Letzter Ausweg Umflaggung?

Der Mangel an ausreichenden Recyclingkapazitäten lasse Reedern nach Ansicht von Bimco keine andere Möglichkeit, als ihre alternden Schiffe in Register außerhalb der EU umzuflaggen – genau das ist aber seit Jahren einer der größten Kritikpunkte an der Branche, nicht immer zu Unrecht. »Die Absicht, die Umwelt zu schützen und die Sicherheit der Arbeiter zu gewährleisten, ist goldrichtig, aber wir würden uns wünschen, dass die EU die guten Absichten stattdessen auf die Ratifizierung der Hongkong-Konvention gerichtet hätte«, so Loosley.

Zusätzlich zum Mangel an geeigneten Werften bedeutet der Preisunterschied beim Stahl einer Berechnung seiner Kollegen zufolge in Europa einen Verlust von mindestens 150 $ pro Tonne im Vergleich zum Recycling auf einer indischen Werft.

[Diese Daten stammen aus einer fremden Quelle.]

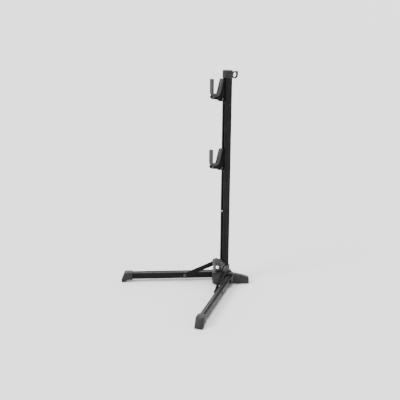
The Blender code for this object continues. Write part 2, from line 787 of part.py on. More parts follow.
def wing_top(drop):
    """Points along the wing's top from its end to its root, lowered by drop."""
    last = WING_LENGTH - WING_CORNER
    steps = 8
    points = []
    for step in range(steps + 1):
        along = last - (last - WING_SLOPE_START) * step / steps
        points.append((along, wing_height(along) - drop))
    points.append((0, WING_ROOT_HEIGHT - drop))
    return points


def wing_outline():
    """A wing seen from its side, rounded at its end."""
    last = WING_LENGTH - WING_CORNER
    corner = (last, wing_height(last) - WING_CORNER)
    points = [(0, WING_ROOT_FLOOR), (WING_LENGTH, WING_GROUND)]
    return points + arc(corner, WING_CORNER, 0, 72, 4) + wing_top(0)


def wing_groove_outline():
    """The thin groove that runs along a wing's outer face."""
    upper = wing_top(WING_GROOVE_DROP)[1:-1]
    lower = wing_top(WING_GROOVE_DROP + WING_GROOVE)[1:-1]
    return upper + list(reversed(lower))


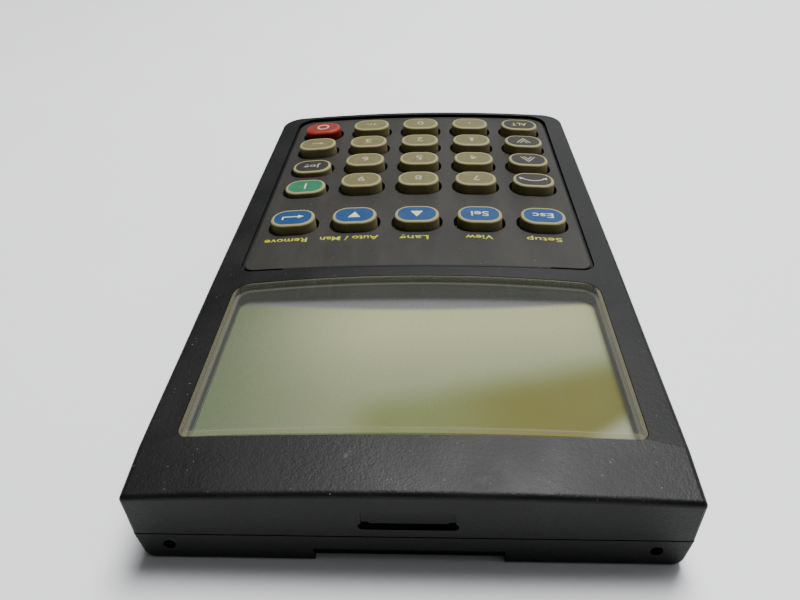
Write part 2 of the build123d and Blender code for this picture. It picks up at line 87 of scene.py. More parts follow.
# %%
class Val:
    """A number in a shader graph, with the usual operators."""

    def __init__(self, tree, socket):
        self.tree, self.socket = tree, socket

    def math(self, operation, *others, clamp=False):
        """Adds a Math node of this value and the others."""
        node = self.tree.nodes.new("ShaderNodeMath")
        node.operation, node.use_clamp = operation, clamp
        for slot, value in zip(node.inputs, (self, *others)):
            feed(self.tree, slot, value)
        return Val(self.tree, node.outputs[0])

    def __add__(self, other):
        return self.math("ADD", other)

    def __sub__(self, other):
        return self.math("SUBTRACT", other)

    def __rsub__(self, other):
        return (self * -1.0) + other

    def __mul__(self, other):
        return self.math("MULTIPLY", other)

    def __truediv__(self, other):
        return self.math("DIVIDE", other)

    __radd__, __rmul__ = __add__, __mul__

    def abs(self):
        return self.math("ABSOLUTE")

    def round(self):
        return self.math("ROUND")

    def min(self, other):
        return self.math("MINIMUM", other)

    def max(self, other):
        return self.math("MAXIMUM", other)

    def sqrt(self):
        return self.math("SQRT")

    def ramp(self, low, high):
        """0 at low and 1 at high, smooth between; low may be the larger."""
        node = self.tree.nodes.new("ShaderNodeMapRange")
        node.interpolation_type = "SMOOTHSTEP"
        feed(self.tree, node.inputs["Value"], self)
        if low < high:
            node.inputs["From Min"].default_value, node.inputs["From Max"].default_value = low, high
        else:
            node.inputs["From Min"].default_value, node.inputs["From Max"].default_value = high, low
            node.inputs["To Min"].default_value, node.inputs["To Max"].default_value = 1.0, 0.0
        return Val(self.tree, node.outputs["Result"])


def feed(tree, slot, value):
    """Links a Val into an input, or sets the input to a plain number or colour."""
    if isinstance(value, Val):
        tree.links.new(value.socket, slot)
    elif isinstance(value, (tuple, list)):
        slot.default_value = (*value, 1.0) if len(value) == 3 and len(slot.default_value) == 4 else value
    else:
        slot.default_value = value


# %% [markdown]
# `Look` is one material being written. It hands out the position, noise and colour mixes, and
# `finish` puts the results on a Principled shader. Anything that doesn't vary is a plain constant.

# %%
class Look:
    """A material under construction."""

    def __init__(self, name):
        self.material = bpy.data.materials.new(name)
        self.material.use_nodes = True
        self.tree = self.material.node_tree
        self.shader = self.tree.nodes["Principled BSDF"]
        self.coords = self.tree.nodes.new("ShaderNodeTexCoord").outputs["Object"]
        parts = self.tree.nodes.new("ShaderNodeSeparateXYZ")
        self.tree.links.new(self.coords, parts.inputs[0])
        self.x, self.y, self.z = (Val(self.tree, parts.outputs[i]) * 1000.0 for i in range(3))

    def noise(self, size, detail=2.0, rough=0.5, stretch=(1.0, 1.0, 1.0)):
        """Noise whose features are about size millimetres across, from 0 to 1."""
        mapping = self.tree.nodes.new("ShaderNodeMapping")
        mapping.inputs["Scale"].default_value = Vector(stretch)
        self.tree.links.new(self.coords, mapping.inputs["Vector"])
        node = self.tree.nodes.new("ShaderNodeTexNoise")
        node.inputs["Scale"].default_value = 1000.0 / size
        node.inputs["Detail"].default_value = detail
        node.inputs["Roughness"].default_value = rough
        self.tree.links.new(mapping.outputs[0], node.inputs["Vector"])
        return Val(self.tree, node.outputs["Fac"])

    def mix(self, low, high, factor):
        """Colour mix: low where factor is 0, high where it is 1."""
        node = self.tree.nodes.new("ShaderNodeMix")
        node.data_type = "RGBA"
        feed(self.tree, node.inputs["Factor"], factor)
        feed(self.tree, node.inputs[6], low)
        feed(self.tree, node.inputs[7], high)
        return Val(self.tree, node.outputs[2])

    def finish(self, colour, rough, bump, depth, metal=0.0, alpha=1.0, ior=1.5, specular=0.5):
        """Puts the results on the shader; depth is the bump's height in millimetres."""
        feed(self.tree, self.shader.inputs["Base Color"], colour)
        feed(self.tree, self.shader.inputs["Roughness"], rough)
        feed(self.tree, self.shader.inputs["Metallic"], metal)
        feed(self.tree, self.shader.inputs["Alpha"], alpha)
        self.shader.inputs["IOR"].default_value = ior
        self.shader.inputs["Specular IOR Level"].default_value = specular
        if bump is not None:
            node = self.tree.nodes.new("ShaderNodeBump")
            node.inputs["Strength"].default_value = 1.0
            node.inputs["Distance"].default_value = depth * mm
            feed(self.tree, node.inputs["Height"], bump)
            self.tree.links.new(node.outputs[0], self.shader.inputs["Normal"])
        return self.material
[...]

Das Geld fehle dann beispielsweise für Investitionen in modernere Schiffe. »Der Zuwachs an türkischen Werften ist willkommen, ändert aber letztlich nichts am Gesamtbild«, so eine Schlussfolgerung. Werften in Indien hätten sich verbessert, »und es scheint, dass sie den Sicherheits- und Umweltanforderungen gerecht werden können«, sie sind jedoch immer noch von der Liste ausgeschlossen.